Organizatorem marszu było nowo powstałe Towarzystwo Patriotyczne Maksymiliana Tarejwy. Jego prezes Mateusz Wesołowski to student V roku prawa i III roku historii Katolickiego Uniwersytetu Lubelskiego. Przez megafon mówił między innymi o tym, że homoseksualizm po kilku tysiącach lat przestał być nagle uznawany za chorobę psychiczną. – To samo stało się z innymi chorobami psychicznymi, które zostały przemianowane na orientacje seksualne.

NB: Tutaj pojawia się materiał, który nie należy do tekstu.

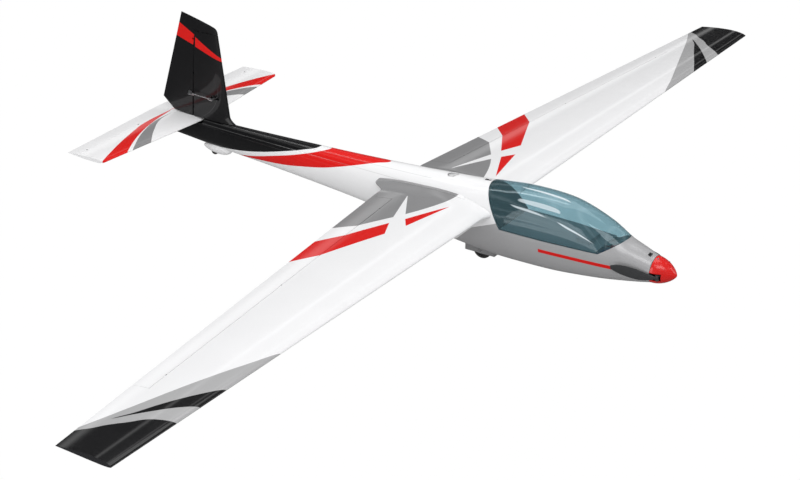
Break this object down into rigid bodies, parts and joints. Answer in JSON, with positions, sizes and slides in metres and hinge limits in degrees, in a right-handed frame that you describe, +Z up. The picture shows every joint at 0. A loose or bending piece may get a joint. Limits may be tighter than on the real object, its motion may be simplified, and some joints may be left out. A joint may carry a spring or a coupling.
{
  "type": "rc sailplane",
  "caption": "Electric radio-controlled sailplane with a slender tapered wing, conventional tail, tinted bubble canopy and folding propeller.",
  "frame": {"origin": "on the ground under the middle of the main wheel, on the centre plane", "axes": "+Z up, -Y towards the nose, +Y towards the tail, +X towards the left wing tip"},
  "size_m": [2.4, 1.2944, 0.3835],
  "materials": {
    "white_shell": "gloss",
    "white_skin": "gloss",
    "black_skin": "gloss",
    "gray_skin": "satin metallic",
    "canopy_glass": "clear",
    "dark_plastic": "matt",
    "nylon": "matt",
    "white_nylon": "satin",
    "steel": "brushed",
    "carbon": "carbon tube, satin",
    "plywood": "sanded",
    "battery_wrap": "shrink wrap",
    "strap": "woven",
    "controller_wrap": "shrink wrap",
    "receiver_case": "satin",
    "servo_case": "satin",
    "spinner_red": "gloss",
    "blade_gray": "satin",
    "rubber": "matt",
    "aluminium": "machined",
    "copper": "enamelled copper wire",
    "can_black": "anodised"
  },
  "bodies": {
    "airframe": {"fuselage_left": "white_shell", "fuselage_right": "white_shell", "firewall": "plywood", "equipment_tray": "plywood", "cooling_duct": "dark_plastic", "battery": "battery_wrap", "battery_strap": "strap", "speed_controller": "controller_wrap", "receiver": "receiver_case", "wing_left": "white_skin", "wing_right": "white_skin", "wing_fairing_left": "gray_skin", "wing_fairing_right": "gray_skin", "wing_joiner_tube": "carbon", "wing_spars": "carbon", "alignment_pins": "carbon", "joiner_clamp": "plywood", "hinge_lugs": "nylon", "hinge_pins": "steel", "aileron_servos": "servo_case", "fin": "black_skin", "stabilizer": "white_skin", "rudder_servo": "servo_case", "elevator_servo": "servo_case", "latch_guide": "dark_plastic", "main_wheel_pod": "gray_skin", "main_axle": "steel", "tail_wheel_pod": "white_shell", "tail_axle": "steel", "motor_mount": "aluminium", "motor_stator": "copper", "motor_screws": "steel"},
    "aileron_left": {"aileron_left": "white_skin"},
    "aileron_right": {"aileron_right": "white_skin"},
    "aileron_arm_left": {"aileron_arm_left": "white_nylon"},
    "aileron_arm_right": {"aileron_arm_right": "white_nylon"},
    "aileron_pushrod_left": {"aileron_pushrod_left": "steel"},
    "aileron_pushrod_right": {"aileron_pushrod_right": "steel"},
    "rudder": {"rudder": "black_skin"},
    "rudder_arm": {"rudder_arm": "aluminium"},
    "rudder_pushrod": {"rudder_pushrod": "steel"},
    "elevator": {"elevator": "white_skin"},
    "elevator_arm": {"elevator_arm": "white_nylon"},
    "elevator_pushrod": {"elevator_pushrod": "steel"},
    "canopy": {"canopy_glass": "canopy_glass", "canopy_deck": "dark_plastic", "canopy_bulkhead": "dark_plastic"},
    "canopy_latch": {"canopy_latch": "dark_plastic"},
    "wing_lock_screw": {"wing_lock_screw": "dark_plastic"},
    "main_wheel": {"main_wheel_hub": "nylon", "main_wheel_tyre": "rubber"},
    "tail_wheel": {"tail_wheel": "rubber"},
    "propeller": {"motor_can": "can_black", "motor_shaft": "steel", "propeller_hub": "blade_gray", "spinner": "spinner_red", "spinner_screws": "steel", "blade_pins": "steel"},
    "blade_left": {"propeller_blade_left": "blade_gray"},
    "blade_right": {"propeller_blade_right": "blade_gray"}
  },
  "joints": [
    {"name": "aileron_left_tilt", "type": "hinge", "parent": "airframe", "child": "aileron_left", "pos_m": [0.45855, 0.11971, 0.13384], "axis": [0.9959, -0.0908, -0.0024], "range_deg": [-25, 25]},
    {"name": "aileron_right_tilt", "type": "hinge", "parent": "airframe", "child": "aileron_right", "pos_m": [-0.45855, 0.11971, 0.13384], "axis": [0.9959, 0.0908, 0.0024], "range_deg": [-25, 25]},
    {"name": "elevator_tilt", "type": "hinge", "parent": "airframe", "child": "elevator", "pos_m": [0, 0.817, 0.142], "axis": [1, 0, 0], "range_deg": [-22, 22]},
    {"name": "rudder_turn", "type": "hinge", "parent": "airframe", "child": "rudder", "pos_m": [0, 0.74277, 0.20397], "axis": [0, 0.0346, -0.9994], "range_deg": [-30, 30]},
    {"name": "propeller_spin", "type": "hinge", "parent": "airframe", "child": "propeller", "pos_m": [0, -0.391, 0.0835], "axis": [0, -0.9979, -0.0645], "continuous": true},
    {"name": "blade_left_fold", "type": "hinge", "parent": "propeller", "child": "blade_left", "pos_m": [0.02445, -0.4083, 0.08759], "axis": [0.2079, 0.0631, -0.9761], "range_deg": [0, 70]},
    {"name": "blade_right_fold", "type": "hinge", "parent": "propeller", "child": "blade_right", "pos_m": [-0.02445, -0.40763, 0.07722], "axis": [-0.2079, -0.0631, 0.9761], "range_deg": [0, 70]},
    {"name": "canopy_lift", "type": "hinge", "parent": "airframe", "child": "canopy", "pos_m": [0, -0.331, 0.1324], "axis": [1, 0, 0], "range_deg": [0, 40]},
    {"name": "canopy_latch_slide", "type": "slide", "parent": "airframe", "child": "canopy_latch", "axis": [0, -1, 0], "range_m": [0, 0.008]},
    {"name": "wing_lock_screw_turn", "type": "hinge", "parent": "airframe", "child": "wing_lock_screw", "pos_m": [0, 0.074, 0.159], "axis": [0, 0, 1], "continuous": true},
    {"name": "main_wheel_spin", "type": "hinge", "parent": "airframe", "child": "main_wheel", "pos_m": [0, 0, 0.021], "axis": [1, 0, 0], "continuous": true},
    {"name": "tail_wheel_spin", "type": "hinge", "parent": "airframe", "child": "tail_wheel", "pos_m": [0, 0.693, 0.074], "axis": [1, 0, 0], "continuous": true},
    {"name": "aileron_arm_left_turn", "type": "hinge", "parent": "airframe", "child": "aileron_arm_left", "pos_m": [0.45256, 0.05399, 0.13384], "axis": [0.9959, -0.0908, -0.0024], "range_deg": [-25.5, 25.5]},
    {"name": "aileron_arm_right_turn", "type": "hinge", "parent": "airframe", "child": "aileron_arm_right", "pos_m": [-0.45256, 0.05399, 0.13384], "axis": [0.9959, 0.0908, 0.0024], "range_deg": [-25.5, 25.5]},
    {"name": "elevator_arm_turn", "type": "hinge", "parent": "airframe", "child": "elevator_arm", "pos_m": [0.0056, 0.667, 0.11], "axis": [1, 0, 0], "range_deg": [-22.5, 22.5]},
    {"name": "rudder_arm_turn", "type": "hinge", "parent": "airframe", "child": "rudder_arm", "pos_m": [0, 0.6838, 0.20193], "axis": [0, 0.0346, -0.9994], "range_deg": [-30.5, 30.5]},
    {"name": "aileron_pushrod_left_slide", "type": "slide", "parent": "airframe", "child": "aileron_pushrod_left", "axis": [0.0908, 0.9959, 0], "range_m": [-0.00718, 0.00718]},
    {"name": "aileron_pushrod_right_slide", "type": "slide", "parent": "airframe", "child": "aileron_pushrod_right", "axis": [-0.0908, 0.9959, 0], "range_m": [-0.00718, 0.00718]},
    {"name": "elevator_pushrod_slide", "type": "slide", "parent": "airframe", "child": "elevator_pushrod", "axis": [0, 1, 0], "range_m": [-0.00634, 0.00634]},
    {"name": "rudder_pushrod_slide", "type": "slide", "parent": "airframe", "child": "rudder_pushrod", "axis": [0, 0.9994, 0.0346], "range_m": [-0.00858, 0.00858]}
  ],
  "couplings": [
    {"joint": "aileron_arm_left_turn", "follows": "aileron_left_tilt", "ratio": 1},
    {"joint": "aileron_arm_right_turn", "follows": "aileron_right_tilt", "ratio": 1},
    {"joint": "elevator_arm_turn", "follows": "elevator_tilt", "ratio": -1},
    {"joint": "rudder_arm_turn", "follows": "rudder_turn", "ratio": 1},
    {"joint": "aileron_pushrod_left_slide", "follows": "aileron_left_tilt", "m_per_rad": 0.016},
    {"joint": "aileron_pushrod_right_slide", "follows": "aileron_right_tilt", "m_per_rad": 0.016},
    {"joint": "elevator_pushrod_slide", "follows": "elevator_tilt", "m_per_rad": 0.016},
    {"joint": "rudder_pushrod_slide", "follows": "rudder_turn", "m_per_rad": 0.016}
  ]
}
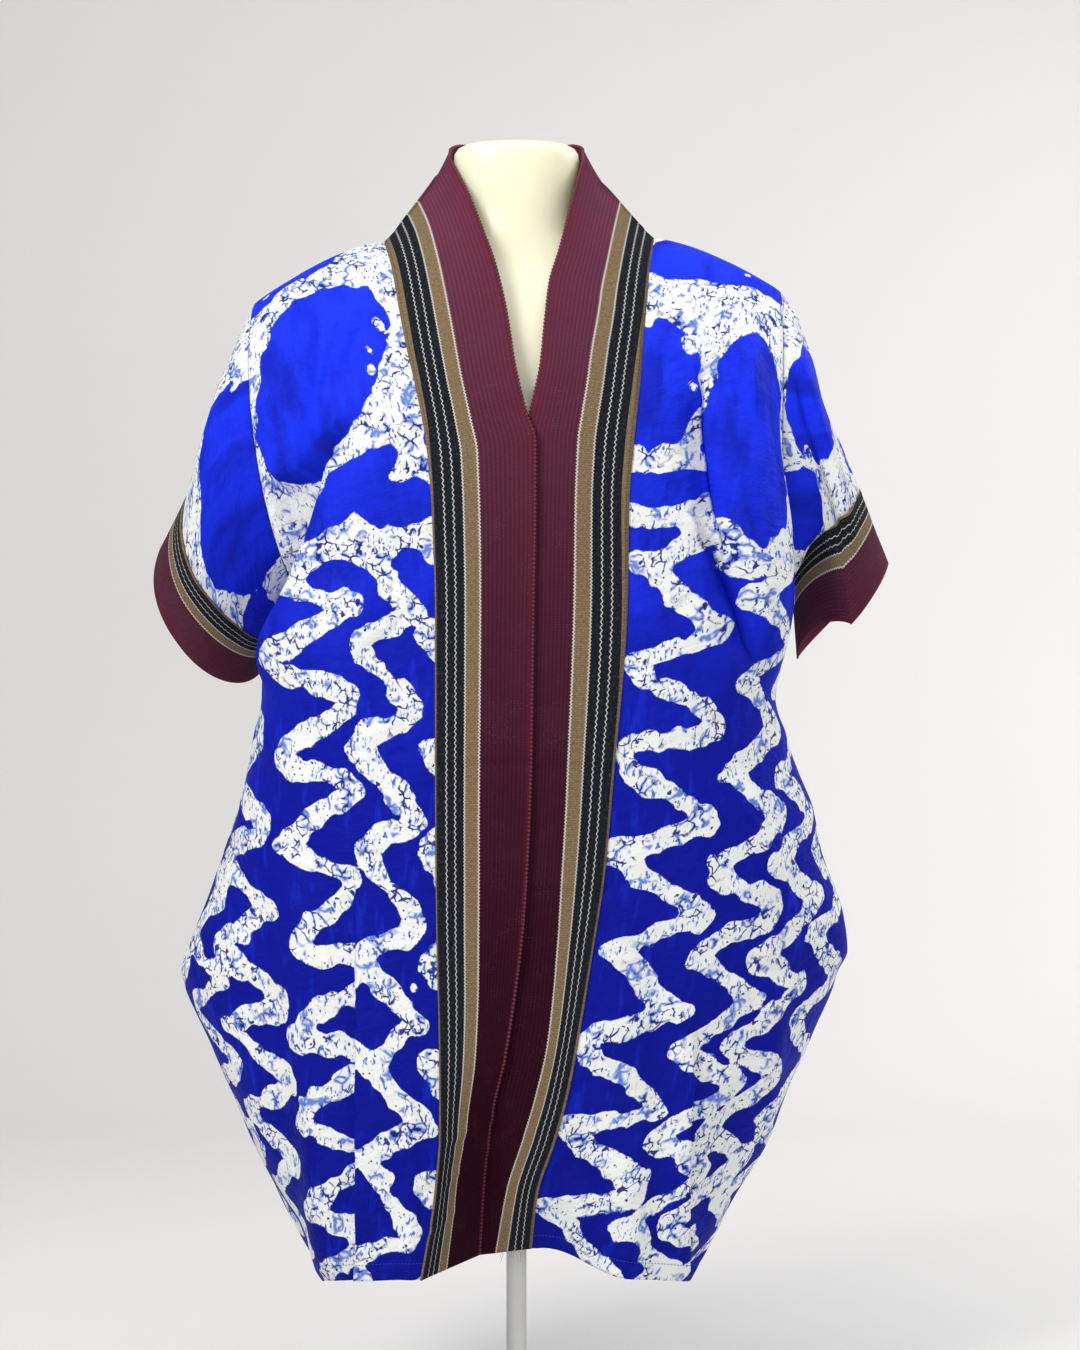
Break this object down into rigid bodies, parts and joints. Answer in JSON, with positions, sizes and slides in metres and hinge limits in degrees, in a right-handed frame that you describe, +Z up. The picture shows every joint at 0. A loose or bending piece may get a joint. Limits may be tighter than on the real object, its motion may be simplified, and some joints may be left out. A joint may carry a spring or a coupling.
{
  "type": "grand boubou robe on a limbless dress form",
  "caption": "Open-front knee-length robe of printed cotton with woven front bands and cuffs on short wide sleeves, worn by a limbless dress form on a round stand.",
  "frame": {"origin": "centre of the underside of the stand's round base", "axes": "+Z up, the front of the robe faces -Y, +X is the wearer's left"},
  "size_m": [0.6628, 0.3032, 1.144],
  "materials": {
    "printed_cotton": "matt, crisp plain-weave cotton",
    "woven_strip": "matt, ribbed hand-woven strip",
    "ivory_plastic": "satin gloss",
    "white_painted_metal": "satin paint"
  },
  "bodies": {
    "root": {"robe_back": "printed_cotton", "robe_front_left": "printed_cotton", "robe_front_right": "printed_cotton", "sleeve_left": "printed_cotton", "sleeve_right": "printed_cotton", "cuff_left": "woven_strip", "cuff_right": "woven_strip", "band_left": "woven_strip", "band_right": "woven_strip", "form_torso": "ivory_plastic", "stand_pole": "white_painted_metal", "stand_base": "white_painted_metal"}
  },
  "joints": []
}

Wkrótce prawa mniejszości seksualnych zaczęły rosnąć do tego stopnia, że teraz w wielu krajach zezwala się na adopcję przez nich dzieci. Dlatego wykrzyczmy „chłopak dziewczyna normalna rodzina” – mówił Mateusz Wesołowski. Ale były też takie hasła jak „seksedukacja to deprawacja” oraz „Konin miastem bez zboczeńców”. Uczestnicy krzyczeli też „aborcja to morderstwo”, jak również „Święty Kościół katolicki”, „Bóg, honor i ojczyzna” czy „Wielka Polska Katolicka”.
Pod krzyżem na Zatorzu do uczestników przemówił między innymi Krystian Majewski, radny PiS, który jest też członkiem Towarzystwa Patriotycznego Maksymiliana Tarejwy. – Patrzę na nas takich spoconych, umęczonych i wymaszerowanych i się strasznie cieszę – mówił przypominając, ż to kolejny taki marsz w naszym mieście. – My się nie zrażamy. Maszerujemy. Jest tutaj wiele osób, sporo nowych i bardzo chcę państwu podziękować, że w tych czasach, nie oszukujmy się, gdy moralność katolicka nie jest powszechna, my się jej nie wstydzimy. I mogą nam mówić, że jesteśmy faszystami, ciemnogrodem, nienawistnikami.
– Będziemy sprzeciwiali się wszystkim wrogom Kościoła, zarówno tym na zewnątrz, jak wewnątrz. Nigdy nie damy sobie narzucić fałszywej nauki, która twierdzi, że istnieje coś takiego jak płeć kulturowa – mówił Mateusz Wesołowski.
Za rok odbędzie się kolejny marsz, który ma zakończyć piknik.Współorganizatorami tego wydarzenia byli: parafia św. Maksymiliana Kolbego w Koninie oraz Wspólnota Mamako.